The place it all came to a head  for me was just 2 weeks ago in the midst of a wonderful, spiritual, amazing restorative road trip that I took, alone, through Arizona and New Mexico. And the catalyst was Ellie’s call for pictures for the new Crying Out loud video.

While on my trip I was able to put it off because I had to wait until I got home to have someone take my picture with a sign. I would go online and see others  (friends of mine!) happily, hopefully posting their pictures, putting themselves out there for all to see, and I would think of what I wanted my sign to say and where I would stand in my house (I have HUGE red letters on my mantel spelling out the word YES). I was preparing in my head and fully ready to do it. BUT, but…there was something bothering me, a voice, deep, constant, questioning my decision to do this. And I didn’t understand it because I am out about my drinking, maybe not announcing it on FB,  but I’m not ashamed.

So I got home and took some pictures. And more pictures. And smiled differently. And held my head differently. And my son got frustrated and bitched about taking all the pictures and assured me there were great ones in there. But I couldn’t see it. They were all hideous and there was no way I was going to submit one. I didn’t look good enough, my sign wasn’t important enough…

And then I realized that the pictures were not that hideous, that, in fact, in each one I look exactly how I look and that sent me into a meltdown of major proportions because, you see…

I am old.

I am older than I want to be. Older than I feel, older than I act.  Older than anyone else in that video.  Older than anyone wants to date.  Older than my husband was when he died….

And I have great shame and vulnerability around that.

I have always worked hard to look younger, stay current, act younger, keep my body in decent shape…everything to stop the inexorable march of time. But there is a point where things change and there’s not a lot you can do about it. Where the waist thickens, and the back hurts more,  the arms get saggy no matter how much weight you lift. When you want to go a little slower and you can no longer look at a picture of yourself without noticing your neck. When you need to watch the foods you eat because they start bothering you. When you are looked at incredulously by younger people when you happen to know the name and music of a particular new band or when recounting the live shows you used to see when you were young. When you look at a handsome man and  then are shocked into the realization that you could have birthed him. When you see you are aging out of being relevant in the type of work you do. When you think about going back to school but know that there is no way you could ever survive a math class. When you start thinking about where you might live that offers a decent quality of life at a more affordable rate than you can possibly live in the city that you have lived in and loved your entire life, where your life is.

When you decide you might like to write, or blog and realize that even that, even that supposed anonymity won’t square with the new person you are evolving into and that person is at least 20 years older than everyone else.

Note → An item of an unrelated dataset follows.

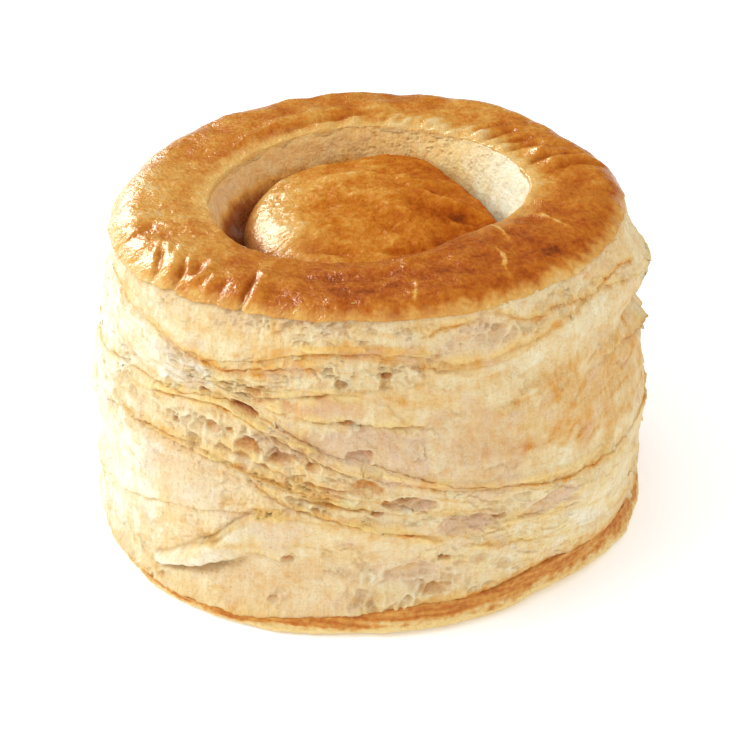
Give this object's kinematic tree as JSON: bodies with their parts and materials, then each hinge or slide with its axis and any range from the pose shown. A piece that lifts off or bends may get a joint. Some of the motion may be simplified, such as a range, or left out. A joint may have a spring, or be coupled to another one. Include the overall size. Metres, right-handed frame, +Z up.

The shame and vulnerability around the process of aging, for me, is absolutely crazy. The idea that I am enough as I am seems completely outlandish and impossible. And the idea of being alone with this….alone the rest of my life? Unspeakable.

The good news is that this has been, under the surface, a huge issue for me for a while and now I can look at it head on, eyes open. Try and square my age with who I am, try and find a way to move forward positively. One big resentment I have about this is that I always thought, and was told, that the best thing about aging was there comes a point where you just don’t give a shit anymore, where others opinions of you fall off your back like water and you can, finally, live the rest of your life authentically.

But then I was also told that about death, that once you  have been through the trauma  of someone close to you dropping dead life suddenly becomes easier and you can see what’s important and trivial things don’t matter anymore.

Apparently my brain did not get that memo. Or maybe it’s just not true.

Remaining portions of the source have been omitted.